→ Data provided:
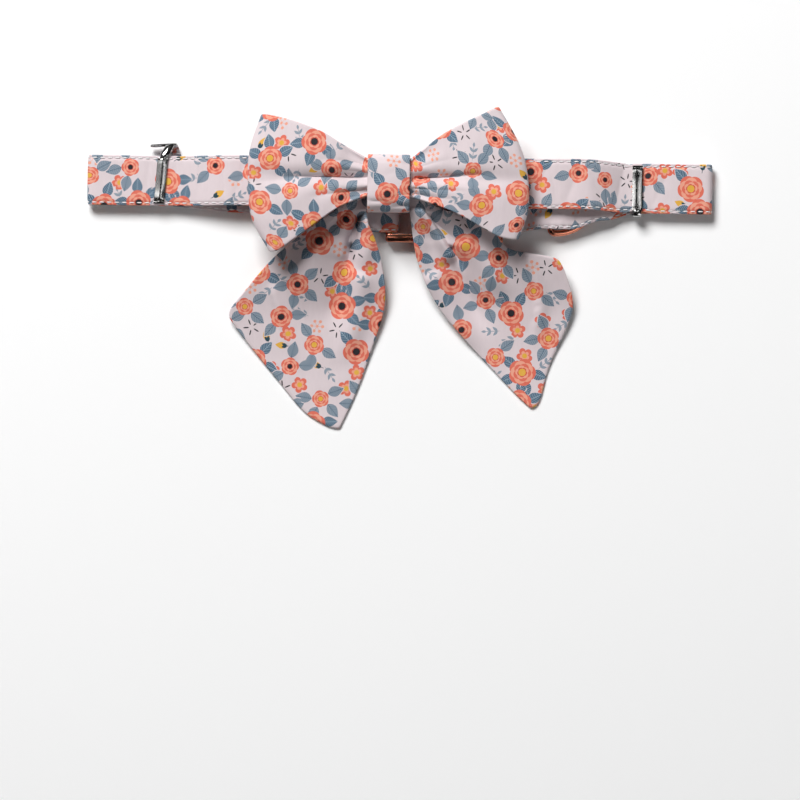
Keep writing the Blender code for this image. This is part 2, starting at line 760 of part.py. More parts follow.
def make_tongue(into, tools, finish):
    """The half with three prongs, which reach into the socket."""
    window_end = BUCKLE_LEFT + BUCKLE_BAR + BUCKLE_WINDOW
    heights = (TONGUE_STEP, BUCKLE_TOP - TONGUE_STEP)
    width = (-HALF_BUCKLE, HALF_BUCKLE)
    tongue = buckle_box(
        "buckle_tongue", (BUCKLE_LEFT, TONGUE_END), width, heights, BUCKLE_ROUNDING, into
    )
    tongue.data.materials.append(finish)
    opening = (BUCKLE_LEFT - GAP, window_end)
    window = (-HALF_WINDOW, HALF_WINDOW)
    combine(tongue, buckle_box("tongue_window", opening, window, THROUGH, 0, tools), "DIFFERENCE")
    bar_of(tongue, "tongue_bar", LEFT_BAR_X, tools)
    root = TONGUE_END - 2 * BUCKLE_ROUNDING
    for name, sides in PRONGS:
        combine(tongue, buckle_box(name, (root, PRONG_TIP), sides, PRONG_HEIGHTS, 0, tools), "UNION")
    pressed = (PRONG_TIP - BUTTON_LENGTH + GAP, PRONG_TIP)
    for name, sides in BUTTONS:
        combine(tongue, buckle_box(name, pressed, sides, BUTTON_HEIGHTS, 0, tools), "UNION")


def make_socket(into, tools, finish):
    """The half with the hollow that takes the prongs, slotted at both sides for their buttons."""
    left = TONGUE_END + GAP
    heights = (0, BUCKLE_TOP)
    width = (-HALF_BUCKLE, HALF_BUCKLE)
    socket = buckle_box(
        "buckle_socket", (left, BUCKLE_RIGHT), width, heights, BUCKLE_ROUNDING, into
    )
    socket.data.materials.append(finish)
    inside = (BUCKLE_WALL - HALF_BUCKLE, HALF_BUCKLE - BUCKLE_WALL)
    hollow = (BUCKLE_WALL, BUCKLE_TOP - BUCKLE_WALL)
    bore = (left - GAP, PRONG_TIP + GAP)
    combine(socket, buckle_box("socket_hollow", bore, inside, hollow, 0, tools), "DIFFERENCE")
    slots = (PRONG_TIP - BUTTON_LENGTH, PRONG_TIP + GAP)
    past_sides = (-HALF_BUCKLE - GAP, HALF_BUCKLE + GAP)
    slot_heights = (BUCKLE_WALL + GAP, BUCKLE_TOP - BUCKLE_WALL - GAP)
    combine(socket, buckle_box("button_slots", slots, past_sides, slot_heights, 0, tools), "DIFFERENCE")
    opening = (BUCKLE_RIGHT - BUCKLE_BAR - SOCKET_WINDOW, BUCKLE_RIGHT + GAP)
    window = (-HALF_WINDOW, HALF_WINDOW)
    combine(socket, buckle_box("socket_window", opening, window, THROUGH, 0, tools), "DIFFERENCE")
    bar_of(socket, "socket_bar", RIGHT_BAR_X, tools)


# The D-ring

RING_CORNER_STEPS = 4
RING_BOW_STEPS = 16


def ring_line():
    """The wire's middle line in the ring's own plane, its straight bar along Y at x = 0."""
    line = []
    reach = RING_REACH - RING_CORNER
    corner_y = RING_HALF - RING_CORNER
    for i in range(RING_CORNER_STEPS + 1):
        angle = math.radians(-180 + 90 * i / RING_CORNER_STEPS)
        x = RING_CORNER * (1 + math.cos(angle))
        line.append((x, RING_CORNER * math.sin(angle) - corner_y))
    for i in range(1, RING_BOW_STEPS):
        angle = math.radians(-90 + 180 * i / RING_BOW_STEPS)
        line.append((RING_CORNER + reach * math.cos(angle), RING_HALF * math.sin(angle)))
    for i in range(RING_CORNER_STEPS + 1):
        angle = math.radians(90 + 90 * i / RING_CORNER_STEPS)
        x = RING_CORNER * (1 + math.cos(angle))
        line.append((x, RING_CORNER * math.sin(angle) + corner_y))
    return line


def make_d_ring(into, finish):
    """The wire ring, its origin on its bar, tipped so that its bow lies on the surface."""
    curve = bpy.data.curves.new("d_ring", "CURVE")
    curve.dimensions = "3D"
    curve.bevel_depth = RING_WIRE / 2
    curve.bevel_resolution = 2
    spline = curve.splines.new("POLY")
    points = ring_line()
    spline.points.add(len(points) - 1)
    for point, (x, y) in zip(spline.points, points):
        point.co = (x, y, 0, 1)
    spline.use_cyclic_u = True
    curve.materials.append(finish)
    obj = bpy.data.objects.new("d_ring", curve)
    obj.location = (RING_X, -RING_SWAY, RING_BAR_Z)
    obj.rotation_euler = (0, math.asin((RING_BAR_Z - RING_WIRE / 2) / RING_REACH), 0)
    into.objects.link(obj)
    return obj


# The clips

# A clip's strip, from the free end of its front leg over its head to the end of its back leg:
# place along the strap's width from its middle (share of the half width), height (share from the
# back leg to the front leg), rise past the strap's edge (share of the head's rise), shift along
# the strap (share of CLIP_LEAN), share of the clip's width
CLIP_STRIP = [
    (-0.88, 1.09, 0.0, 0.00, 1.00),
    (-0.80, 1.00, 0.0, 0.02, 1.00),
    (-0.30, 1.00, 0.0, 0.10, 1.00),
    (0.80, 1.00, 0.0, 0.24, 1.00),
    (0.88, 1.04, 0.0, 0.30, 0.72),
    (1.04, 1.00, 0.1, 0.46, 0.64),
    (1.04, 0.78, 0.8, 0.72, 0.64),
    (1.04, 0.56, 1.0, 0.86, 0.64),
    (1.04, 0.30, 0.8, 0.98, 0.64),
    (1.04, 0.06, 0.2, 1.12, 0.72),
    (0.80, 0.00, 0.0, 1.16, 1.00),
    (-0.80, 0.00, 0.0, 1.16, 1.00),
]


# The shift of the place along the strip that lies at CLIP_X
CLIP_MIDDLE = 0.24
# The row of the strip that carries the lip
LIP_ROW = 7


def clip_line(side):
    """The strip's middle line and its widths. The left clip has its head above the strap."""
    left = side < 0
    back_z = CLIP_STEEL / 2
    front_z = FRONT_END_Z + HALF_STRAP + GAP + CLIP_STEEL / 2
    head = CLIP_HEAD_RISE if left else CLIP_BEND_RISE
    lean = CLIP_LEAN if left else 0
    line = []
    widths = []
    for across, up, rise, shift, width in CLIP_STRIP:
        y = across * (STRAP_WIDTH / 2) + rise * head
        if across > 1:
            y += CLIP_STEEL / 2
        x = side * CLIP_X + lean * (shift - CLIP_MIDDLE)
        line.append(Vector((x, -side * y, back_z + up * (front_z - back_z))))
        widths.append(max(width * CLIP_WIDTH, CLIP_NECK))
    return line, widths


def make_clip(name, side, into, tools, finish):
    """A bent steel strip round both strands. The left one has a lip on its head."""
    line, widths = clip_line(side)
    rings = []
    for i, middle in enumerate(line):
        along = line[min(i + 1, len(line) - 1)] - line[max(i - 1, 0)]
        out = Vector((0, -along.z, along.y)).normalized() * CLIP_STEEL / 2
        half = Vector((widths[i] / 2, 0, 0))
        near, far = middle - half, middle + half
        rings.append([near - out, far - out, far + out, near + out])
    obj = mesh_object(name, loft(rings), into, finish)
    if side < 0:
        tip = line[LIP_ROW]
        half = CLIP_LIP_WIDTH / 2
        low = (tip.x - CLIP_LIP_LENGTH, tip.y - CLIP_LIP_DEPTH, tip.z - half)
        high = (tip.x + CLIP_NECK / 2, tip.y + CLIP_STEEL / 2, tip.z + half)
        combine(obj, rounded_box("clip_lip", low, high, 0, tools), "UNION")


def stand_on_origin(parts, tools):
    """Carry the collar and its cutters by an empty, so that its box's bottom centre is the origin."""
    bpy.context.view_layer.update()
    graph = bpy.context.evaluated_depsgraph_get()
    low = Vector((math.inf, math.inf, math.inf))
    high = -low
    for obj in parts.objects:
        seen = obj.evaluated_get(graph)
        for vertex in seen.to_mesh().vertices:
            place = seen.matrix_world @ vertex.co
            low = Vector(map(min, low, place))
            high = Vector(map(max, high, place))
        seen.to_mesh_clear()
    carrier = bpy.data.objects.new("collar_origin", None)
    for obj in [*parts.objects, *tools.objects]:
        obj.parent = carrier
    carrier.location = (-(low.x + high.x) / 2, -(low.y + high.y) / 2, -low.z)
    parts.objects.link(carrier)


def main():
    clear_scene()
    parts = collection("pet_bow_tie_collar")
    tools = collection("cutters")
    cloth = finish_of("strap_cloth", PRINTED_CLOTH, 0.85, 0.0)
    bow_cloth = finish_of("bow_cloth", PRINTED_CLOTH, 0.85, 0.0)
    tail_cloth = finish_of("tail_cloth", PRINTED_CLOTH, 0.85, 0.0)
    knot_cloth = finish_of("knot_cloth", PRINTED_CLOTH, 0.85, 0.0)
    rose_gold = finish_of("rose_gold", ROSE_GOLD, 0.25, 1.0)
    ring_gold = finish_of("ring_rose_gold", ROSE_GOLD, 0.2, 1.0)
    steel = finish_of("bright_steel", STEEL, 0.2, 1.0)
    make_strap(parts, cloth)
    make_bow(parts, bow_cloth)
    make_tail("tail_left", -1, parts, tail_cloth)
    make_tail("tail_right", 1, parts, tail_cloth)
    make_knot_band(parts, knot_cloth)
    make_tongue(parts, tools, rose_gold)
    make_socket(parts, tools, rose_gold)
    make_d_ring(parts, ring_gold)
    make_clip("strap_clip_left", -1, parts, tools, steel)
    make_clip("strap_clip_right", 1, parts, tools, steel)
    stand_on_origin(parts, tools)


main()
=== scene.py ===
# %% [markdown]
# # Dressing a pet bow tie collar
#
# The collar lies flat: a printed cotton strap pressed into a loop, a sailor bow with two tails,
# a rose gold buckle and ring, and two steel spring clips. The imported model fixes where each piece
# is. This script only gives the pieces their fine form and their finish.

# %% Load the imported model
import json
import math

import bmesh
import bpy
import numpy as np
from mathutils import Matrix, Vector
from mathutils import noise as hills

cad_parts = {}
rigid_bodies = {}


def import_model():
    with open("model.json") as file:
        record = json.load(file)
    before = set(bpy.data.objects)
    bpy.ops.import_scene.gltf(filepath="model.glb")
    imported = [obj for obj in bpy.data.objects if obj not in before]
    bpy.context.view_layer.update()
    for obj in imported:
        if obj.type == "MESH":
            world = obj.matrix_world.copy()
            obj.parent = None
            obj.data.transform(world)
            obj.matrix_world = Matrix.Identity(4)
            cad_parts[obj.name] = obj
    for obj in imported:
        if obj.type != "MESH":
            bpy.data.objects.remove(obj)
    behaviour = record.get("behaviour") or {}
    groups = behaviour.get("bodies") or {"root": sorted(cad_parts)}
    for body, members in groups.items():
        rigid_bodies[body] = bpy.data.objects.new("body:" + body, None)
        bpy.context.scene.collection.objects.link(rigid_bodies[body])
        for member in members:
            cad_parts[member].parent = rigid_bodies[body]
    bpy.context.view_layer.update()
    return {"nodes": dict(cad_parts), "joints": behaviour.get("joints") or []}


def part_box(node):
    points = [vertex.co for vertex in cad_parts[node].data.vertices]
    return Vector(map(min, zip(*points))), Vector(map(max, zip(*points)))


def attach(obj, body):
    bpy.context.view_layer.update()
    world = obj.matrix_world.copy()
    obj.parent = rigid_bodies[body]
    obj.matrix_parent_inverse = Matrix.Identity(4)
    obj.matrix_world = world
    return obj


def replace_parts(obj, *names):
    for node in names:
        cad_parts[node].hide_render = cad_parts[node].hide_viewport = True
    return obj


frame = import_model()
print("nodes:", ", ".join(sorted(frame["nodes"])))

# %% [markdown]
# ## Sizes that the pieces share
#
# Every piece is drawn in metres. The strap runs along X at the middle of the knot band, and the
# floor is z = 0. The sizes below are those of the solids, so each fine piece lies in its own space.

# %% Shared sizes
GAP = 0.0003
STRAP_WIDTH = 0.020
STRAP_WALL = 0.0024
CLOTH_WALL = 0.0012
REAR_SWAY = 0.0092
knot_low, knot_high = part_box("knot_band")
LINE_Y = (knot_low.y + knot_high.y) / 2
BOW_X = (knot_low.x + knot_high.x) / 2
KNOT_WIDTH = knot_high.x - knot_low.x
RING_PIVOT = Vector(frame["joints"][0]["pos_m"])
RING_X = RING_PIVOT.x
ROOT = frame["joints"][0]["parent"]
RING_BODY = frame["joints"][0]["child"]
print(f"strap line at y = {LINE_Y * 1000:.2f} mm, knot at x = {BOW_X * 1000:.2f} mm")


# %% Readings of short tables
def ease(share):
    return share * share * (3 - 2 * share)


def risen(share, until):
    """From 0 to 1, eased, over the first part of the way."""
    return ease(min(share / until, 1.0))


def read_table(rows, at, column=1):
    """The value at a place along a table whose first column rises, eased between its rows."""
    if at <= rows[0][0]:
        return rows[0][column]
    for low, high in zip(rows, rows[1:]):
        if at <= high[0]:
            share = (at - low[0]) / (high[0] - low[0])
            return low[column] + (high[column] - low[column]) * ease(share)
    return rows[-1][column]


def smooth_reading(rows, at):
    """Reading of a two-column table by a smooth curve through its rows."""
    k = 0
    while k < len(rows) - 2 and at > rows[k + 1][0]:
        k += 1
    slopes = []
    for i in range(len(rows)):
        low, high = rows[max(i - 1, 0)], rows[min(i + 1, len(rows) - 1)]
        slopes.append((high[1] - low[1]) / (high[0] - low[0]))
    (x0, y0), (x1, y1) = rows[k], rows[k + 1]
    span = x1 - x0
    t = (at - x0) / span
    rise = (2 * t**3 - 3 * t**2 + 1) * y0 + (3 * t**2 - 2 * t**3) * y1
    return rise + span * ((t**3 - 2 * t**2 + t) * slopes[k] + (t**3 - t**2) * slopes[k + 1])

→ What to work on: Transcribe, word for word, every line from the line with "STEEL, 0.2, 1.0)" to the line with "bpy.data.objects.remove(obj)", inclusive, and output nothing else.

→ Expected answer:
    steel = finish_of("bright_steel", STEEL, 0.2, 1.0)
    make_strap(parts, cloth)
    make_bow(parts, bow_cloth)
    make_tail("tail_left", -1, parts, tail_cloth)
    make_tail("tail_right", 1, parts, tail_cloth)
    make_knot_band(parts, knot_cloth)
    make_tongue(parts, tools, rose_gold)
    make_socket(parts, tools, rose_gold)
    make_d_ring(parts, ring_gold)
    make_clip("strap_clip_left", -1, parts, tools, steel)
    make_clip("strap_clip_right", 1, parts, tools, steel)
    stand_on_origin(parts, tools)


main()
=== scene.py ===
# %% [markdown]
# # Dressing a pet bow tie collar
#
# The collar lies flat: a printed cotton strap pressed into a loop, a sailor bow with two tails,
# a rose gold buckle and ring, and two steel spring clips. The imported model fixes where each piece
# is. This script only gives the pieces their fine form and their finish.

# %% Load the imported model
import json
import math

import bmesh
import bpy
import numpy as np
from mathutils import Matrix, Vector
from mathutils import noise as hills

cad_parts = {}
rigid_bodies = {}


def import_model():
    with open("model.json") as file:
        record = json.load(file)
    before = set(bpy.data.objects)
    bpy.ops.import_scene.gltf(filepath="model.glb")
    imported = [obj for obj in bpy.data.objects if obj not in before]
    bpy.context.view_layer.update()
    for obj in imported:
        if obj.type == "MESH":
            world = obj.matrix_world.copy()
            obj.parent = None
            obj.data.transform(world)
            obj.matrix_world = Matrix.Identity(4)
            cad_parts[obj.name] = obj
    for obj in imported:
        if obj.type != "MESH":
            bpy.data.objects.remove(obj)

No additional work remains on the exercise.